| Short problem |
Tally the lines with the word "shown" and report the number alone.

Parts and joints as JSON
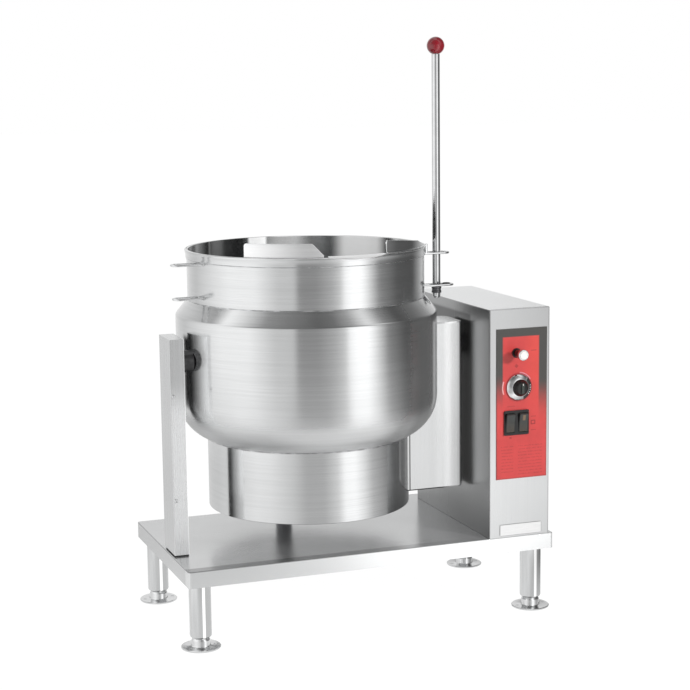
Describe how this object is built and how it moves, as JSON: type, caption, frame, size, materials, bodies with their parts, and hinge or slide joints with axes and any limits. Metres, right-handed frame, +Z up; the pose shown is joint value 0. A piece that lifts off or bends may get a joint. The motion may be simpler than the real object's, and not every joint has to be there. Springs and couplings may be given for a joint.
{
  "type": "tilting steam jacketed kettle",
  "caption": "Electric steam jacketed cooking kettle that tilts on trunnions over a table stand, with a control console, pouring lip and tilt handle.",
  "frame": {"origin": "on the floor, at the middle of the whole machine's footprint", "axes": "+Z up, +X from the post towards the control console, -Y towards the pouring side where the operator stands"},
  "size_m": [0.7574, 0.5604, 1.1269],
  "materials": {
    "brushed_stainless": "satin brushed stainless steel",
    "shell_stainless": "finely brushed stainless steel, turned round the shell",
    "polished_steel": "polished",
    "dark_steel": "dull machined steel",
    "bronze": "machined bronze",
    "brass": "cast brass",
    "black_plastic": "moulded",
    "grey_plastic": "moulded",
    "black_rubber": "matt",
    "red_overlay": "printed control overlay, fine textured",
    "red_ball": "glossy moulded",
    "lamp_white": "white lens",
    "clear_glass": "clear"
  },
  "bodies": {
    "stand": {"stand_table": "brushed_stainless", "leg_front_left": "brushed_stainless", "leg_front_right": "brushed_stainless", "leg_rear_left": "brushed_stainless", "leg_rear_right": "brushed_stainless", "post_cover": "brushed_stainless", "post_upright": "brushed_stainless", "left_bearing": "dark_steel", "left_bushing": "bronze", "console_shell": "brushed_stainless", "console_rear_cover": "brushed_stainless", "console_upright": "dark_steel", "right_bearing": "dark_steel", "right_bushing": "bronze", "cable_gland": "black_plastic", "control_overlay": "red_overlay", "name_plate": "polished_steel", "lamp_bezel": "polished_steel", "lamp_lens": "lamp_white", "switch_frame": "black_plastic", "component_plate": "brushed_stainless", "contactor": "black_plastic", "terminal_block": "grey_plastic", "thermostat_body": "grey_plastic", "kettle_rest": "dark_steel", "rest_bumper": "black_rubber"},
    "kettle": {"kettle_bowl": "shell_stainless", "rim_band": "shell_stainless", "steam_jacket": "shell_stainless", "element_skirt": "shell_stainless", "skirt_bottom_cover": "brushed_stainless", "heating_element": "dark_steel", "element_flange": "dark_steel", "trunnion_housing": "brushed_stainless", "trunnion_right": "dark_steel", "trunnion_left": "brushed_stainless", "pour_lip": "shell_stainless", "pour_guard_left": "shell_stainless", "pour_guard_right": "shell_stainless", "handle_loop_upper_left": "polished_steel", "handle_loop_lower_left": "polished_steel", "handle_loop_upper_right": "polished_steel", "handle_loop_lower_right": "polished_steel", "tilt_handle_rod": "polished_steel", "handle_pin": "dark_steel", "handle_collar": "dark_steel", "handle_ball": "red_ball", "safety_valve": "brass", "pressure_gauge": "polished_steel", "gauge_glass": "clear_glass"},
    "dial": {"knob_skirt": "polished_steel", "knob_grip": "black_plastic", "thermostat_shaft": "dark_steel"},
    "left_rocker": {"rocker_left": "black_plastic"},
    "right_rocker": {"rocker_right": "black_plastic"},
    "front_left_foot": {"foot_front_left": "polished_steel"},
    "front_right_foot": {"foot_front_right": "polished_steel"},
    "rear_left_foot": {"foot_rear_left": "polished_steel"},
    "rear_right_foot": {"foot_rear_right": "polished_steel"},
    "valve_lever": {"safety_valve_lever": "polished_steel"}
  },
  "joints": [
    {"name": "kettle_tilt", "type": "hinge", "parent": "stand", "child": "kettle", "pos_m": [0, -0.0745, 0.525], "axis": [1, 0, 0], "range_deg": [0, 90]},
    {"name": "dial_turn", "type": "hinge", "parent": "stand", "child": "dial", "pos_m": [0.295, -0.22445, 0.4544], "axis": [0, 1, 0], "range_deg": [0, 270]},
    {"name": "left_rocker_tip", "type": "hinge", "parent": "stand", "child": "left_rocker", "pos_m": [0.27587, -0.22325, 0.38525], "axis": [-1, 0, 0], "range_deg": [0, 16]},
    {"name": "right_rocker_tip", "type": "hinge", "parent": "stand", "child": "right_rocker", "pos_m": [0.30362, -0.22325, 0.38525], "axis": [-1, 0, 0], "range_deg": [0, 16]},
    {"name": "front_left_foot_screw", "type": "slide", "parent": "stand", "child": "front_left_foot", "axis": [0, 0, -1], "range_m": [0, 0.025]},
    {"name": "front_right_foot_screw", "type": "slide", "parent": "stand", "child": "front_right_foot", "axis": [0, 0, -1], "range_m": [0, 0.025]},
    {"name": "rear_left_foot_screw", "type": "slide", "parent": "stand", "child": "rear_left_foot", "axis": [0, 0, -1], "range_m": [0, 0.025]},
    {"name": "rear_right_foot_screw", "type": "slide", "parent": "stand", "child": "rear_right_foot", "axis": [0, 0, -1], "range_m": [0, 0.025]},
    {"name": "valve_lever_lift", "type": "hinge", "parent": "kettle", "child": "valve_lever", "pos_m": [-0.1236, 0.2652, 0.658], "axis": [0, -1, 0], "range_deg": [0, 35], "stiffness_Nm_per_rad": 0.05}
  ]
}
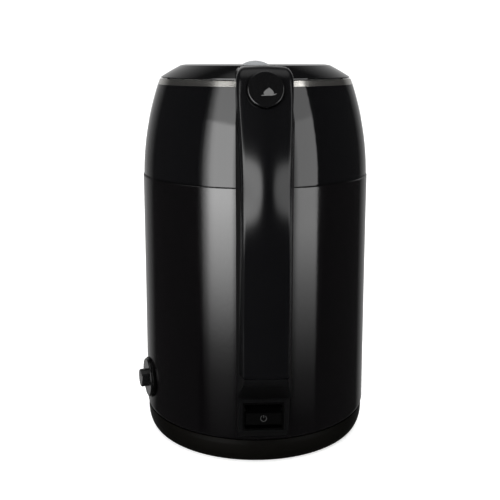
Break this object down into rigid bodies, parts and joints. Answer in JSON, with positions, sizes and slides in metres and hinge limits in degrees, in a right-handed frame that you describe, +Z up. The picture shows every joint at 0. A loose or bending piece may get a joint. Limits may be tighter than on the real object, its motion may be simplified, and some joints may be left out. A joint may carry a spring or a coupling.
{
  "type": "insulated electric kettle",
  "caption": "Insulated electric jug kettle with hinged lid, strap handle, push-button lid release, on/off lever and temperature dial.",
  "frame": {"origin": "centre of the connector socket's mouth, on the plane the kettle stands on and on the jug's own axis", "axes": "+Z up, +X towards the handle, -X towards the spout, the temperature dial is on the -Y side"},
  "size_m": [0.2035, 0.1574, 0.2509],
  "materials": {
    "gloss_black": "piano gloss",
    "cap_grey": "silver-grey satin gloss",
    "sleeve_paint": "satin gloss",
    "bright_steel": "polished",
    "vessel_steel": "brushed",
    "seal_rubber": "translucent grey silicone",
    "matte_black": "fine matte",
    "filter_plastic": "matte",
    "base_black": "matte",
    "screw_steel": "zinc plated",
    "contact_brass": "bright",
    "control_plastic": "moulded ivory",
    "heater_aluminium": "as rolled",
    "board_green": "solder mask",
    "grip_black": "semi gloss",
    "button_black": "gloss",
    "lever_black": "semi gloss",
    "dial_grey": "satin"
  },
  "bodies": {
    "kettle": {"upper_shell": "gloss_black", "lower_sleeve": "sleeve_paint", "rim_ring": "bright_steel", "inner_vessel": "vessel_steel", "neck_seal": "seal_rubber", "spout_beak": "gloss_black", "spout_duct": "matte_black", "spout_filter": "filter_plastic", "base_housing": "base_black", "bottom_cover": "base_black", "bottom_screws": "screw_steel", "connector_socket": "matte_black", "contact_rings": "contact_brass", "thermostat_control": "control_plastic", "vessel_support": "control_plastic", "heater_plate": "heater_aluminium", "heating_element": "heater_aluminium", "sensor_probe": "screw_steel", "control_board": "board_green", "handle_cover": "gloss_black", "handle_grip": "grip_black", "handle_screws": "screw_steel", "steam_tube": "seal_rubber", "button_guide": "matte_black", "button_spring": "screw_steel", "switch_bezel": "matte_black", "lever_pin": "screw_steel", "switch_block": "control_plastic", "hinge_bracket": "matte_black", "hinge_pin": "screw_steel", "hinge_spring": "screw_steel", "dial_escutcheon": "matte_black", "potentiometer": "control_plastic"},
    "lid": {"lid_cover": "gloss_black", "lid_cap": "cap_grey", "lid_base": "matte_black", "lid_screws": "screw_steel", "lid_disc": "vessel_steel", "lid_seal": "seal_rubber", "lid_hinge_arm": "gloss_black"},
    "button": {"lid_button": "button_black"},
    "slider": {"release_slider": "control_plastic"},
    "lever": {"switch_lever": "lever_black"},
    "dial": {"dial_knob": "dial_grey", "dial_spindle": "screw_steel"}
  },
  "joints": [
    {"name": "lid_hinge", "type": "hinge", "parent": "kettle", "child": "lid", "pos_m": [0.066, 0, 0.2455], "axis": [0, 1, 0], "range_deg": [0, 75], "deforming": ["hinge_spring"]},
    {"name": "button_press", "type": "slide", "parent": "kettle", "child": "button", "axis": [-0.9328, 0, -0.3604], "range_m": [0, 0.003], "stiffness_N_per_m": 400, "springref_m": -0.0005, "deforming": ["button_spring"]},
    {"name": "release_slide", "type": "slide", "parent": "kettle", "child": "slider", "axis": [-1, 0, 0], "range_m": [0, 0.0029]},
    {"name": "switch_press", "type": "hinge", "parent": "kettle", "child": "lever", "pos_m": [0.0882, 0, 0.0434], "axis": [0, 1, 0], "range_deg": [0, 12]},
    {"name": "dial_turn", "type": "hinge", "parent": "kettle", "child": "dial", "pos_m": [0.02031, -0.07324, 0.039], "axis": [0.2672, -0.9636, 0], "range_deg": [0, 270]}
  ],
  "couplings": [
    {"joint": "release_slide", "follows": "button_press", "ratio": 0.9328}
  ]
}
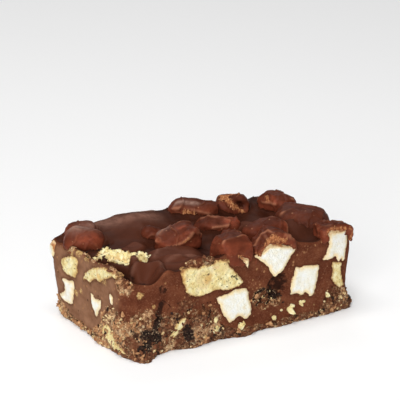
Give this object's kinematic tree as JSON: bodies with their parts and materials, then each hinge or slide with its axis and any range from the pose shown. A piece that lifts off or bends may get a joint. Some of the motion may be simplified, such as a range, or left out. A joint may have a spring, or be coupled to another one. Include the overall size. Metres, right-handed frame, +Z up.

| Complete response |
2